Headlines such as these have fueled the negative narrative:
🌍 “Global VC funding falls dramatically across all stages in rocky Q1”
🔻 “Job cuts in Silicon Valley add to recession worries”
🚫 “No more FOMO, as VCs approach startup funding with new metrics and priorities”
➡️ While these headlines reflect our reality, they also overlook a key fundamental long held by early-stage investors: that necessity is the mother of invention. With your amount of dry powder available, (I have heard many counter arguments about the volume and drawdown capability of these funds, but most of these arguments seem ill-conceived) the question is – why aren’t these investors taking full advantage of the situation? 🤔 📉
Understandably, activity plummeted at the end of 2022. Public market tech valuations crashed, inflation soared, geopolitical tensions rose, war, and the Climate Crisis continued to worsen and VC’s and Startups were crushed.
🗓 Although 2023 began with a hint of optimism, the harsh reality persists. Tech valuations have stabilised near their lows, inflation continues to rise, more geopolitical tensions, there is no resolution to the war in sight, and the Climate Crisis continues to escalate. Amidst these challenges, we also had the FTX debacle and then SVB, Frauds, and the U.S. banking crisis has triggered scrutiny of how VC managers handle investor cash and conduct due diligence, but more worryingly, the U.S. debt crisis and the potential downfall of the dollar loom large.
➡️ These macro factors, while significant, are known knowns. While the final impacts are uncertain, we can, and should, strategize to handle most of these eventualities. Yet, few early-stage investors seem prepared or knowledgeable enough to implement basic asset management practices, such as hedging against unwanted interest rate or currency risks, understanding and modelling the impact of these macro events on their holdings, or diversifying their concentration risk at the banks that hold their (investors’) cash. 💼
➡️ These concerns are clearly dominating investor attention and raising questions from LP’s, both in terms of managing their portfolios and in deciding where to make new investments.
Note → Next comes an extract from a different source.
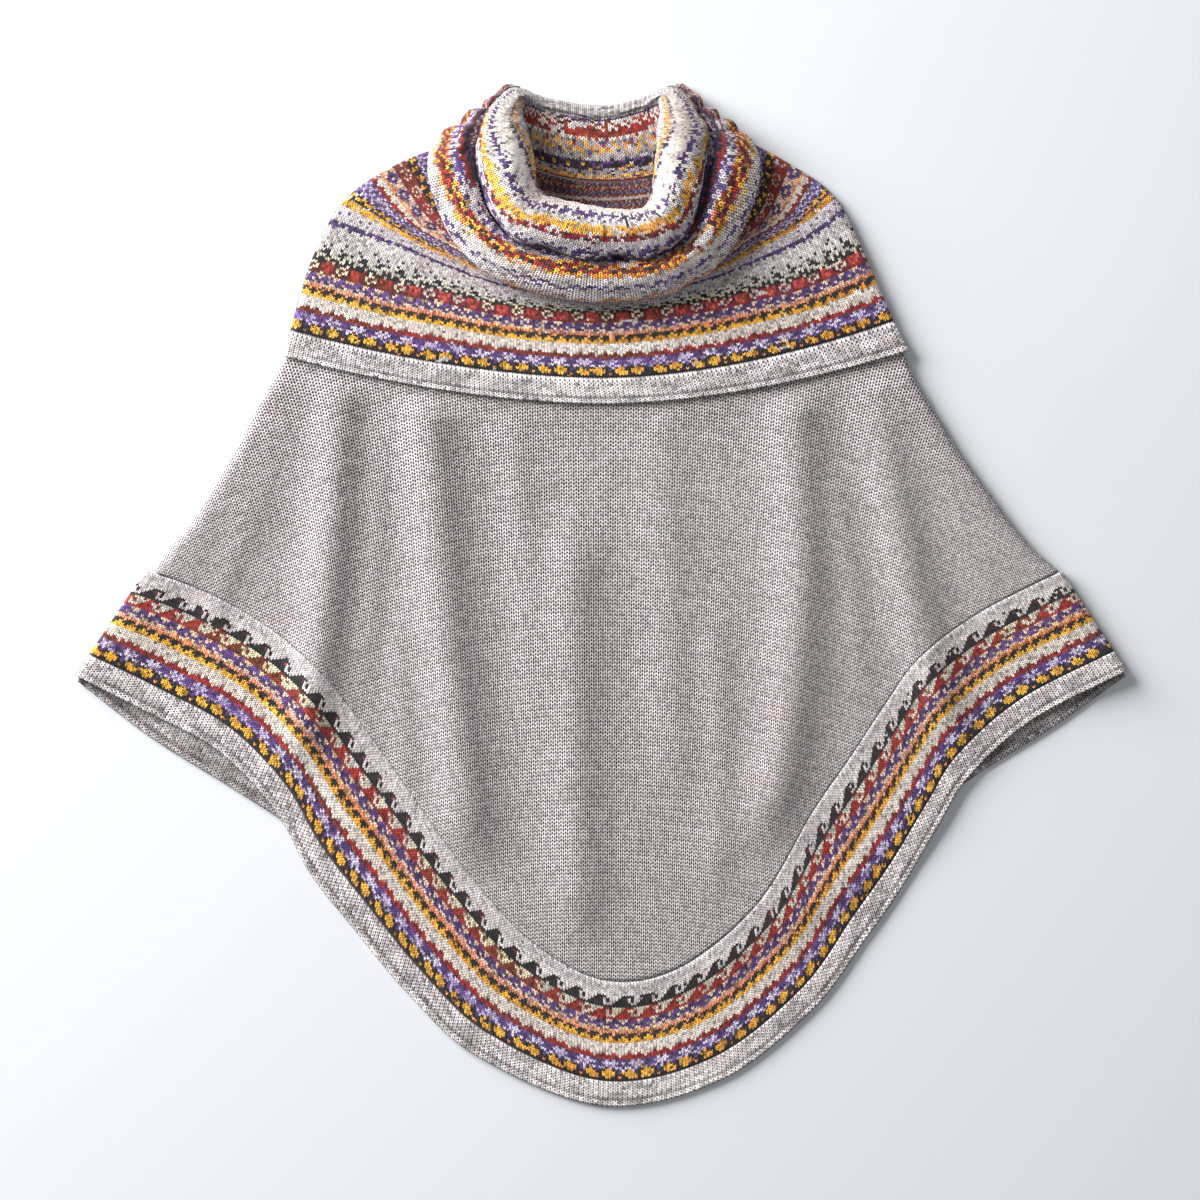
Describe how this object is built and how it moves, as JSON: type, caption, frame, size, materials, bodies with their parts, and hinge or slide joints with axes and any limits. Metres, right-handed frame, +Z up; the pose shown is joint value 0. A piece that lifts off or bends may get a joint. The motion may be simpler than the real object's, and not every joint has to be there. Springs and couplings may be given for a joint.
{
  "type": "knitted poncho sweater",
  "caption": "Knitted poncho sweater with a slouchy turned-over cowl, a patterned yoke cape over a plain body and a curved patterned hem, laid out flat.",
  "frame": {"origin": "on the surface that the garment lies on, below the middle of its bounding box", "axes": "+Z up from the surface, +Y from the hem to the collar, +X to the viewer's right as seen from above"},
  "size_m": [0.92, 0.8934, 0.0616],
  "materials": {
    "grey_knit": "fine plain knit in a grey melange wool, soft and matt",
    "pale_rib_knit": "fine ribbing in a pale grey melange wool",
    "hem_pattern_knit": "stranded colour knit in small repeats: purple, rust, yellow, cream and charcoal",
    "yoke_pattern_knit": "stranded colour knit in bands that run round the yoke",
    "collar_pattern_knit": "soft stranded colour knit, mostly pale with purple, rust and yellow rows"
  },
  "bodies": {
    "root": {"body_front": "grey_knit", "body_back": "grey_knit", "hem_band_front": "hem_pattern_knit", "hem_band_back": "hem_pattern_knit", "hem_rib_front": "pale_rib_knit", "hem_rib_back": "pale_rib_knit", "yoke_front": "yoke_pattern_knit", "yoke_back": "yoke_pattern_knit", "yoke_rib_front": "pale_rib_knit", "yoke_rib_back": "pale_rib_knit", "collar": "collar_pattern_knit"}
  },
  "joints": []
}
However, in my opinion, the real issues are deeper rooted at the GP psyche 🧠and microeconomic level.
🐘 We must acknowledge the elephant in the room that I believe is drastically affecting the pace of capital deployment: the rise of Artificial Intelligence (AI). While the concept may not resonate with the majority of the world’s 8 billion inhabitants who are either unaware or quite frankly don’t give a 💩, within the echo chamber of innovation, it is a pressing concern that is impossible to ignore. 🤖
➡️ When we take into account the shift that businesses have to make towards sustainable solutions at every level, the impending job losses and the need for reskilling in response to current job losses and the imminent arrival of advanced robotics, as well as the substantial impact these changes will have on consumer behaviour in both B2B and B2C contexts, we can really understand why capital is not flowing freely at the startup stage. 🔮 It is literally fast forward, throw out yesterday’s thesis and start digging deep to figure out how tomorrow is going to look.
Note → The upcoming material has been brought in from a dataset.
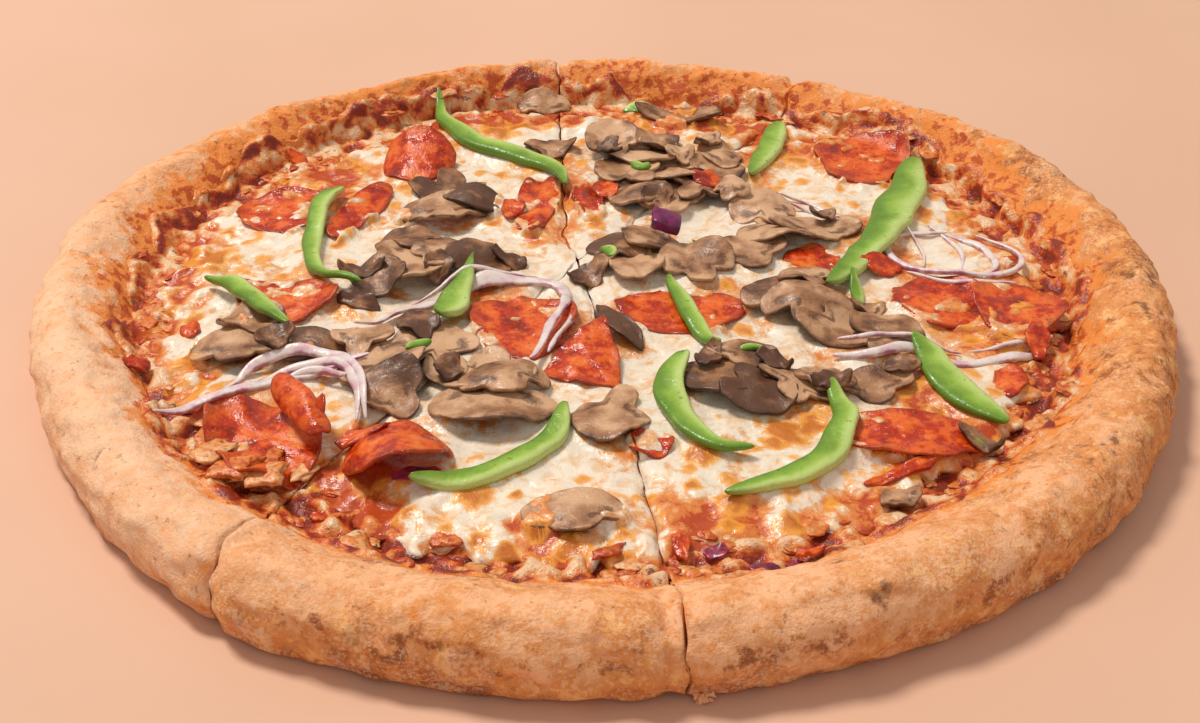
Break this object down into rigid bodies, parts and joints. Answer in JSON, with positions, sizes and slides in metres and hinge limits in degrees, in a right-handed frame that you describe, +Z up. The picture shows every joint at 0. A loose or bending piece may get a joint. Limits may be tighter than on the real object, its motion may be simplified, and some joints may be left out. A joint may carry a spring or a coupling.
{
  "type": "pizza",
  "caption": "Round baked pizza with a puffy rim, sauce, melted cheese, sliced sausage, mushroom, onion and green pepper, cut into pieces that still lie together.",
  "frame": {"origin": "middle of the flat underside, where the pizza rests", "axes": "+Z up, out of the toppings; -Y towards the front, as the pizza is seen in the picture"},
  "size_m": [0.3603, 0.356, 0.0267],
  "materials": {
    "crust": "matte",
    "sauce": "satin",
    "cheese": "satin",
    "pepperoni": "satin",
    "mushroom": "satin",
    "onion": "gloss",
    "pepper": "gloss"
  },
  "bodies": {
    "root": {"cheese_back": "cheese", "cheese_front": "cheese", "cheese_left": "cheese", "cheese_right": "cheese", "crust_back": "crust", "crust_front": "crust", "crust_left": "crust", "crust_right": "crust", "mushroom_by_cut": "mushroom", "mushroom_dark": "mushroom", "mushroom_far_back": "mushroom", "mushroom_front": "mushroom", "mushroom_under_sausage": "mushroom", "mushrooms_back": "mushroom", "mushrooms_back_left": "mushroom", "mushrooms_back_left_outer": "mushroom", "mushrooms_back_right": "mushroom", "mushrooms_front_left": "mushroom", "mushrooms_front_right": "mushroom", "mushrooms_left": "mushroom", "mushrooms_left_inner": "mushroom", "mushrooms_middle": "mushroom", "mushrooms_right": "mushroom", "onion_arc": "onion", "onion_chunk": "onion", "onion_front_right": "onion", "onion_left": "onion", "onion_ring": "onion", "pepper_back_left": "pepper", "pepper_back_right": "pepper", "pepper_far_left": "pepper", "pepper_front_left": "pepper", "pepper_front_middle": "pepper", "pepper_front_right": "pepper", "pepper_left": "pepper", "pepper_middle": "pepper", "pepper_pale_left": "pepper", "pepper_right": "pepper", "pepper_tall_right": "pepper", "pepperoni_back_left": "pepperoni", "pepperoni_behind_pepper": "pepperoni", "pepperoni_curled": "pepperoni", "pepperoni_cut": "pepperoni", "pepperoni_far_right": "pepperoni", "pepperoni_folded": "pepperoni", "pepperoni_front_right": "pepperoni", "pepperoni_left": "pepperoni", "pepperoni_middle": "pepperoni", "pepperoni_middle_right": "pepperoni", "pepperoni_right_inner": "pepperoni", "pepperoni_right_outer": "pepperoni", "pepperoni_scrap": "pepperoni", "pepperoni_small_right": "pepperoni", "pepperoni_torn": "pepperoni", "pepperoni_torn_right": "pepperoni", "pepperoni_upright": "pepperoni", "sauce_back": "sauce", "sauce_front": "sauce", "sauce_left": "sauce", "sauce_right": "sauce"}
  },
  "joints": []
}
⛏️ This is who we are and capitalism thrives on innovation. We have witnessed the creative destruction of entire industries throughout business history, and it is a repetitive cycle where there will be winners and losers. Technological innovation has had some big losers:
🔌 Advent of Electricity: Gas lamp manufacturers and distributors, candle makers
🚗 Introduction of Cars: Horse-drawn carriage drivers, blacksmiths, and saddle makers
📱 Mobile Phones and then Smartphones: Pager companies, landline telephone service providers, feature phone manufacturers, traditional camera manufacturers
📺 Television Revolution: Cinemas, print media publishers, radio broadcasters
💻 Personal Computers: Typewriter manufacturers, some manual data entry occupations, paper-based file management systems
🌐 Advent of the Internet: Traditional print media publishers, physical retail stores, travel agencies, and some brick-and-mortar businesses
😮 So therein lies the reality—the procrastination of deployment is coupled with huge excitement, denial, scepticism, and outright fear. 😬
✅ Excitement stems from the opportunity that is presented, as investors try to understand and identify who the winners will be.
✅ Denial and scepticism arise regarding the size of the impact and whether it can live up to the hype, which is leading to some FOMO.
✅ Fear looms over the destruction of value suffered over the last year and the values of current investments that are not set up to benefit or will quite clearly be creatively destroyed.
➡️ The overarching question is, “Are our software investments robust and adaptable enough to survive and thrive in this new sustainable and AI-driven world?”
🌐 The world is at an inflection point, and as a startup founder, these factors require 🧠 critical assessment to determine if you are indeed the lines that connect the dots in this paradigm shift we are living or if you will simply be creatively destroyed.